6.4.  The warranty provision is the choice of ROTORCOMP and is limited to free-of-charge replacement or rectification within the European Union and the European Economic Area. Rectification (“supplementary performance”) does not include either the removal of the defective goods or the installation of the new goods, unless ROTORCOMP was originally responsible for the installation. Provided that there is an actual defect, ROTORCOMP will cover the expenditure for the purposes of testing and supplementary performance, except for the costs for installation and removal, provided that they were not originally responsible for installation of the goods. The costs (such as the testing and transport costs) incurred in the event of an unjustified demand for defect rectification will be borne by the customer. In the event of a replacement delivery, the goods being the subject of the complaint will be transferred to be the property of ROTORCOMP at the point at which ROTORCOMP recognises the complaint. Additional costs incurred as a result of difficult access to the installation or inadequate working space, or as a result of deliveries to an area outside the European Union or the European Economic Area will be the customer’s liability in all cases. If the customer should receive a defective installation instruction, ROTORCOMP is only obligated to provide a defect-free installation instruction. This obligation lapses if the defect in the installation instruction does not contradict proper installation.
6.5.  If the customer decides to withdraw from the contract because of a defect after a failed attempt at supplementary performance he will not, in addition, be entitled to damages compensation. If he should choose damage compensation after a failed attempt at supplementary performance, then the goods remain with the customer, if this should be reasonable. Damage compensation is then limited to the difference between the purchase price and the value of the defective item. This does not apply if ROTORCOMP had caused the infringement of the contract maliciously or wilfully. The customer can only make damage compensation claims under the conditions quoted in Section 7.
6.6.  The generation of a warranty obligation has, as a condition, the proper execution of the installation of the equipment and additional objects delivered by ROTORCOMP. The warranty obligation lapses if the delivered goods are modified by a different person or by the installation of parts from a different origin, unless the defect is not directly causally associated with the modification.

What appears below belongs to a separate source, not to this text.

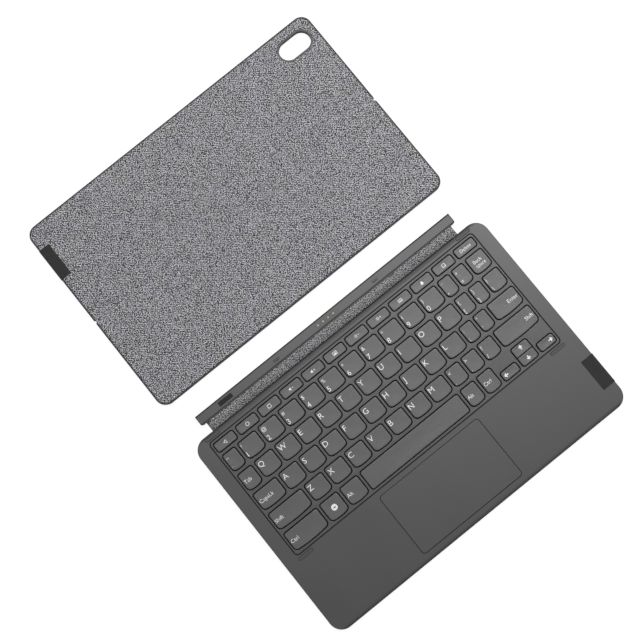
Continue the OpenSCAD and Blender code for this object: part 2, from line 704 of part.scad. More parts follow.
module keys_function_row() { keycaps(FUNCTION_KEYS); }
module key_delete() { keycaps(DELETE_KEY); }
module keys_number_row() { keycaps(NUMBER_KEYS); }
module key_backspace() { keycaps(BACKSPACE_KEY); }
module key_tab() { keycaps(TAB_KEY); }
module keys_q_row() { keycaps(Q_KEYS); }
module key_caps_lock() { keycaps(CAPS_KEY); }
module keys_a_row() {
    keycaps(A_KEYS);
    color(CAP) for (k = [A_KEYS[F_KEY], A_KEYS[J_KEY]])
        block(k[0], k[1] + homing_edge, cap_top - cap_face_t / 2,
            [homing_size[0], homing_size[1], cap_face_t / 2 + homing_h]);
}
module key_enter() { keycaps(ENTER_KEY); }
module key_left_shift() { keycaps(LEFT_SHIFT_KEY); }
module keys_z_row() { keycaps(Z_KEYS); }
module key_right_shift() { keycaps(RIGHT_SHIFT_KEY); }
module key_left_ctrl() { keycaps([bottom_key(0)]); }
module key_system() { keycaps([bottom_key(1)]); }
module key_left_alt() { keycaps([bottom_key(2)]); }
module key_space() { keycaps([bottom_key(SPACE)]); }
module key_right_alt() { keycaps([bottom_key(4)]); }
module key_right_ctrl() { keycaps([bottom_key(5)]); }
module key_arrow_left() { keycaps(ARROW_LEFT_KEY); }
module key_arrow_up() { keycaps(ARROW_UP_KEY); }
module key_arrow_down() { keycaps(ARROW_DOWN_KEY); }
module key_arrow_right() { keycaps(ARROW_RIGHT_KEY); }

module hinge_fabric() {
    color(FABRIC) translate([-strip_w / 2, deck_back + strip_gap, strip_low])
        cube([strip_w, strip_d - 2 * strip_gap, strip_t]);
}

// Plan of the dock bar: square at the back, rounded beside the fabric
module bar_outline(inset) {
    r = bar_r - min(inset, bar_r - 0.1);
    translate([0, bar_front + inset]) rounded(bar_w - 2 * inset, bar_d - 2 * inset, 0, r);
}

module bar_top_shell() {
    color(SHELL) difference() {
        translate([0, 0, bar_floor]) linear_extrude(bar_h - bar_floor) bar_outline(0);
        translate([0, 0, bar_floor - cut]) linear_extrude(bar_h - bar_floor - bar_roof + cut)
            bar_outline(bar_wall);
        block(0, bar_y, bar_floor, [block_w + 2 * touch, block_d + 2 * touch, bar_h]);
        for (s = [-1, 1]) translate([s * lug_span / 2, bar_y, bar_floor]) linear_extrude(bar_h)
            lug_outline(touch);
    }
}

module lug_outline(grow) {
    w = lug_w + 2 * grow;
    square([lug_l - lug_w, w], center = true);
    for (s = [-1, 1]) translate([s * (lug_l - lug_w) / 2, 0]) circle(d = w);
}

module bar_bottom_shell() {
    color(SHELL) linear_extrude(bar_floor) bar_outline(0);
}

function pin_xs() = [for (i = [0:pin_count - 1]) (i - (pin_count - 1) / 2) * pin_pitch];

module pin_block() {
    color(SHELL) difference() {
        block(0, bar_y, bar_floor, [block_w, block_d, bar_h - bar_floor]);
        for (x = pin_xs()) translate([x, bar_y, 0]) cylinder(d = pin_d + 2 * touch, h = 2 * bar_h);
    }
}

module contact_pins() {
    low = bar_floor + pin_travel + touch;
    color(GOLD) for (x = pin_xs()) translate([x, bar_y, low]) {
        cylinder(d = pin_d, h = bar_h + pin_proud / 2 - low);
        cylinder(d = pin_d * pin_tip, h = bar_h + pin_proud - low);
    }
}

module locating_lugs() {
    color(DARK) for (s = [-1, 1]) translate([s * lug_span / 2, bar_y, 0]) {
        translate([0, 0, bar_floor]) linear_extrude(bar_h + lug_h - bar_floor) lug_outline(0);
        block(0, 0, bar_floor, [lug_l + 2 * lug_flange, bar_d - 2 * bar_wall - 2 * slack,
            lug_flange_t]);
    }
}

module bar_magnets() {
    color(STEEL) for (x = bar_magnet_xs) block(x, bar_y, bar_floor, bar_magnet);
}

// Plan of the whole cover, drawn in by an inset
module cover_plan(inset) {
    translate([lay_shift, cover_y]) plan(cover_w - 2 * inset, cover_d - 2 * inset,
        cover_r - inset);
}

// Half of the plane: side 1 is the upper half beyond the fold, side -1 the kickstand
module half_plane(side, start) {
    reach = cover_d + lay_gap;
    translate([lay_shift - cover_w, side > 0 ? fold_y + start : fold_y - start - reach])
        square([2 * cover_w, reach]);
}

module half_plan(side, start, inset) {
    intersection() {
        cover_plan(inset);
        half_plane(side, start);
    }
}

// The corners that the rim loses at the fold, which make the notch
module notches(side) {
    for (s = [-1, 1]) {
        x = lay_shift + s * cover_w / 2;
        y = fold_y + side * half_end;
        translate([0, 0, -cut]) linear_extrude(cover_t + 2 * cut)
            polygon([[x + s * cut, y - side * cut], [x - s * notch_d, y - side * cut],
                [x - s * notch_d, y], [x, y + side * notch_w], [x + s * cut, y + side * notch_w]]);
    }
}

module window_outline(grow) {
    flat = window_w - window_h;
    translate([window_x, window_y]) {
        square([flat, window_h + 2 * grow], center = true);
        for (s = [-1, 1]) translate([s * flat / 2, 0]) circle(r = window_h / 2 + grow);
    }
}

// The stiff core of one half: a plate with a rim on three sides and pockets for the hinges
module half_board(side) {
    pin_y = fold_y + side * pivot_gap;
    open_l = pivot_gap + knuckle_r + 2 * slack;
    difference() {
        linear_extrude(rim_top) half_plan(side, half_end, 0);
        translate([0, 0, -cut]) linear_extrude(lining_t + cut) half_plan(side, 0, rim_w);
        translate([0, 0, core_top]) linear_extrude(cover_t) half_plan(side, 0, rim_w);
        notches(side);
        for (x = hinge_xs) {
            block(x, fold_y + side * open_l / 2, -cut,
                [leaf_w + 4 * slack, open_l, cover_t + 2 * cut]);
            block(x, pin_y + side * (leaf_l + slack) / 2, -cut,
                [leaf_w + 4 * slack, leaf_l + slack, pivot_z + leaf_t / 2 + cut]);
        }
    }
    for (x = hinge_xs) for (s = [-1, 1])
        translate([x + s * leaf_w / 4, pin_y + side * (leaf_l - peg_inset), pivot_z - leaf_t / 2])
            cylinder(r = peg_r, h = core_top - pivot_z + leaf_t / 2 - slack);
}

module hinge_leaves(side) {
    pin_y = fold_y + side * pivot_gap;
    start = knuckle_r + 2 * slack;
    color(STEEL) for (x = hinge_xs) difference() {
        union() {
            block(x, pin_y + side * (start + leaf_l) / 2, pivot_z - leaf_t / 2,
                [leaf_w, leaf_l - start, leaf_t]);
            block(x, pin_y + side * (start + neck_l) / 2, pivot_z - leaf_t / 2,
                [knuckle_w, start + neck_l, leaf_t]);
            translate([x - knuckle_w / 2, pin_y, pivot_z]) rotate([0, 90, 0])
                cylinder(r = knuckle_r, h = knuckle_w);
        }
        translate([x - leaf_w, pin_y, pivot_z]) rotate([0, 90, 0])
            cylinder(d = hinge_pin_d + 2 * touch, h = 2 * leaf_w);
        for (s = [-1, 1])
            translate([x + s * leaf_w / 4, pin_y + side * (leaf_l - peg_inset), 0])
                cylinder(r = peg_r + touch, h = cover_t);
    }
}

module cover_hinge_leaves() { hinge_leaves(1); }
module stand_hinge_leaves() { hinge_leaves(-1); }

module hinge_links() {
    color(STEEL) for (x = hinge_xs) for (s = [-1, 1]) difference() {
        translate([x + s * (leaf_w - link_w) / 2 - link_w / 2, fold_y, pivot_z])
            rotate([90, 0, 90]) linear_extrude(link_w) {
                square([2 * pivot_gap, knuckle_r], center = true);
                for (side = [-1, 1]) translate([side * pivot_gap, 0]) circle(r = knuckle_r);
            }
        for (side = [-1, 1]) translate([x - leaf_w, fold_y + side * pivot_gap, pivot_z])
            rotate([0, 90, 0]) cylinder(d = hinge_pin_d, h = 2 * leaf_w);
    }
}

module hinge_pins() {
    color(STEEL) for (x = hinge_xs) for (side = [-1, 1])
        translate([x - leaf_w / 2, fold_y + side * pivot_gap, pivot_z]) rotate([0, 90, 0])
            cylinder(d = hinge_pin_d, h = leaf_w);
}

// The fabric between the two pins, which folds in on itself as the kickstand opens
module fold_fabric() {
    color(FABRIC) block(lay_shift, fold_y, core_top + touch,
        [cover_w - 2 * rim_w, 2 * (fabric_end - touch), fabric_t - 2 * touch]);
}

module cover_board() {
    color(SHELL) difference() {
        half_board(1);
        translate([0, 0, -cut]) linear_extrude(cover_t + 2 * cut) window_outline(ring_w);
        for (p = cover_magnet_places()) translate([p[0], p[1], lining_t - cut])
            cylinder(r = cover_magnet_r + touch, h = cut + cover_magnet_t + touch);
    }
}

// Eight magnets in the upper half: four along its far edge and four beside the fold
function cover_magnet_places() =
    [for (x = cover_magnet_xs) for (y = cover_magnet_ys) [lay_shift + x, y]];

module cover_magnets() {
    color(STEEL) for (p = cover_magnet_places()) translate([p[0], p[1], lining_t])
        cylinder(r = cover_magnet_r, h = cover_magnet_t);
}

module cover_fabric() {
    color(FABRIC) translate([0, 0, core_top]) linear_extrude(fabric_t) difference() {
        half_plan(1, fabric_end, rim_w);
        window_outline(ring_w);
    }
}

module cover_lining() {
    color(LINING) linear_extrude(lining_t) difference() {
        half_plan(1, half_end, rim_w);
        window_outline(ring_w);
    }
}

module camera_ring() {
    color(SHELL) difference() {
        linear_extrude(cover_t) window_outline(ring_w);
        translate([0, 0, -cut]) linear_extrude(cover_t + 2 * cut) window_outline(0);
    }
}

module cover_tag() {
    side = lay_shift - cover_w / 2;
    color(TAG) translate([0, cover_y + cover_tag_y, 0]) rotate([90, 0, 0])
        translate([0, 0, -cover_tag_l / 2]) linear_extrude(cover_tag_l)
            polygon([[side + cover_tag_w, cover_t], [side + rim_w, cover_t], [side, rim_top],
                [side, lining_t], [side - tag_t, lining_t], [side - tag_t, rim_top + tag_t / 2],
                [side + rim_w - tag_t / 2, cover_t + tag_t],
                [side + cover_tag_w, cover_t + tag_t]]);
}

module stand_board() {
    color(SHELL) half_board(-1);
}

module stand_fabric() {
    color(FABRIC) translate([0, 0, core_top]) linear_extrude(fabric_t)
        half_plan(-1, fabric_end, rim_w);
}

module stand_lining() {
    color(LINING) linear_extrude(lining_t) half_plan(-1, half_end, rim_w);
}

deck_top_shell();
key_frame();
deck_bottom_shell();
key_backplate();
key_membrane();
rubber_domes();
scissor_frames();
plate_screws();
trackpad();
trackpad_spring();
click_switch();
main_board();
flex_cable();
deck_magnets();
rubber_bumpers();
deck_tag();
keys_function_row();
key_delete();
keys_number_row();
key_backspace();
key_tab();
keys_q_row();
key_caps_lock();
keys_a_row();
key_enter();
key_left_shift();
keys_z_row();
key_right_shift();
key_left_ctrl();
key_system();
key_left_alt();
key_space();
key_right_alt();
key_right_ctrl();
key_arrow_left();
key_arrow_up();
key_arrow_down();
key_arrow_right();
hinge_fabric();
bar_top_shell();
bar_bottom_shell();
pin_block();
contact_pins();
locating_lugs();
bar_magnets();
cover_board();
cover_fabric();
cover_lining();
cover_magnets();
camera_ring();
cover_tag();
cover_hinge_leaves();
hinge_links();
hinge_pins();
fold_fabric();
stand_board();
stand_fabric();
stand_lining();
stand_hinge_leaves();
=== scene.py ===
"""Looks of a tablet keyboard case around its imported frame. Lengths are millimetres until mesh()."""

import json
import math

import bmesh
import bpy
from mathutils import Matrix, Vector
from mathutils.geometry import tessellate_polygon


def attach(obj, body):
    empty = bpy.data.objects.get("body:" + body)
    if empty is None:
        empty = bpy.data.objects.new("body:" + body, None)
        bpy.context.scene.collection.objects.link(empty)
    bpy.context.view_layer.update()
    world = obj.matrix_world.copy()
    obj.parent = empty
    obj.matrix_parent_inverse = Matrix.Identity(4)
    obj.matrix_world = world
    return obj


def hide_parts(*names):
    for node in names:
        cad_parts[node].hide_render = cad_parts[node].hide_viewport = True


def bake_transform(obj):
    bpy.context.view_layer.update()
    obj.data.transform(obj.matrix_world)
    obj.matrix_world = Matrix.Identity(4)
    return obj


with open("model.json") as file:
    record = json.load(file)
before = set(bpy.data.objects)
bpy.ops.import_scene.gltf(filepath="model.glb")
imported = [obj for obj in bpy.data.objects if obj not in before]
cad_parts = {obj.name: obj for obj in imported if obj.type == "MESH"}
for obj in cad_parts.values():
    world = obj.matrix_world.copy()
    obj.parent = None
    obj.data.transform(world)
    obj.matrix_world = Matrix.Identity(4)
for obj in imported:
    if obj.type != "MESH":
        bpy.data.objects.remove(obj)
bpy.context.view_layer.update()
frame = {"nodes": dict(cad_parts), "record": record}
NODES = frame["nodes"]
MM = 0.001

# -------------------- sizes, as in the solids
DECK_W, DECK_D, DECK_T = 261.4, 165.7, 5.4
DECK_BACK = DECK_D / 2
KEY_SPAN, KEY_WEB, ROW_PITCH = 236.6, 1.67, 17.35
NUMBER_ROW_Y = 65.35
LETTER_W, LETTER_D, FUNCTION_D, BOTTOM_D = 16.5, 15.3, 8.3, 16.3
GRAVE_W, SMALL_W, MID_W, TAB_W, CAPS_W, SHIFT_W, ARROW_W = 12.2, 11.1, 13.1, 13.4, 21.5, 30.5, 14.8
TOP_R, LOW_R, BOW = 2.2, 3.4, 0.9
KEY_GAP, ARROW_GAP = 0.75, 0.5
CAP_TOP, CAP_LOW, CAP_FACE, CAP_SKIRT, CLIP_LOW = 5.75, 4.35, 0.8, 0.7, 3.55
FIELD_SIDE, FIELD_END, FRAME_R, FRAME_GAP = 1.7, 2.1, 3.0, 0.45
FRAME_LOW, FRAME_TOP = 4.1, 5.1
PAD_W, PAD_D, PAD_R, PAD_X, PAD_Y, PAD_LOW, PAD_TOP = 88.8, 50.0, 2.5, -5.15, -51.6, 4.1, 5.25
STRIP_W, STRIP_D, STRIP_LOW, STRIP_T = 224.6, 7.5, 0.15, 0.9
STRIP_GAP, STRIP_BEND = 0.02, 0.65
BAR_W, BAR_D, BAR_H = 231.5, 8.1, 4.8
BAR_FRONT, BAR_BACK = DECK_BACK + STRIP_D, DECK_BACK + STRIP_D + BAR_D
BAR_Y = (BAR_FRONT + BAR_BACK) / 2
COVER_X, COVER_W, COVER_FRONT, COVER_D = -0.8, 258.4, 116.95, 163.0
COVER_Y, COVER_BACK = COVER_FRONT + COVER_D / 2, COVER_FRONT + COVER_D
COVER_T, CORE_TOP, RIM_W, COVER_R = 3.8, 3.0, 1.0, 8.0
CLOTH_INSET, LINING_T, HALF_END = RIM_W + 0.03, 0.5, 0.55
FOLD_Y, PIVOT_GAP = COVER_Y - 1.8, 2.05
WINDOW_W, WINDOW_H, RING_W = 26.0, 14.6, 1.5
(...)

It lapses also if the customer ignores the regulations for commissioning, causing the defect as a result.
6.7.  The warranty obligation lapses if ROTORCOMP is not given the required time or opportunity, after being made aware of the defects, to carry out the rectification or to make a replacement delivery which seem to be necessary to ROTORCOMP. Only in cases of urgency, where operational safety is at risk, or to prevent excessive damage, or if ROTORCOMP is in default with the rectification of the defect, does the customer have the right to rectify the defect themselves, or by a third party, and then to demand to have the necessary costs reimbursed by ROTORCOMP. Once again, in this case, a prerequisite is that ROTORCOMP be advised of the damage without delay. The right of the customer to rectify the defect themselves, or by a third party, is not available if ROTORCOMP is not obligated to appropriate supplementary performance in accordance with legal regulations.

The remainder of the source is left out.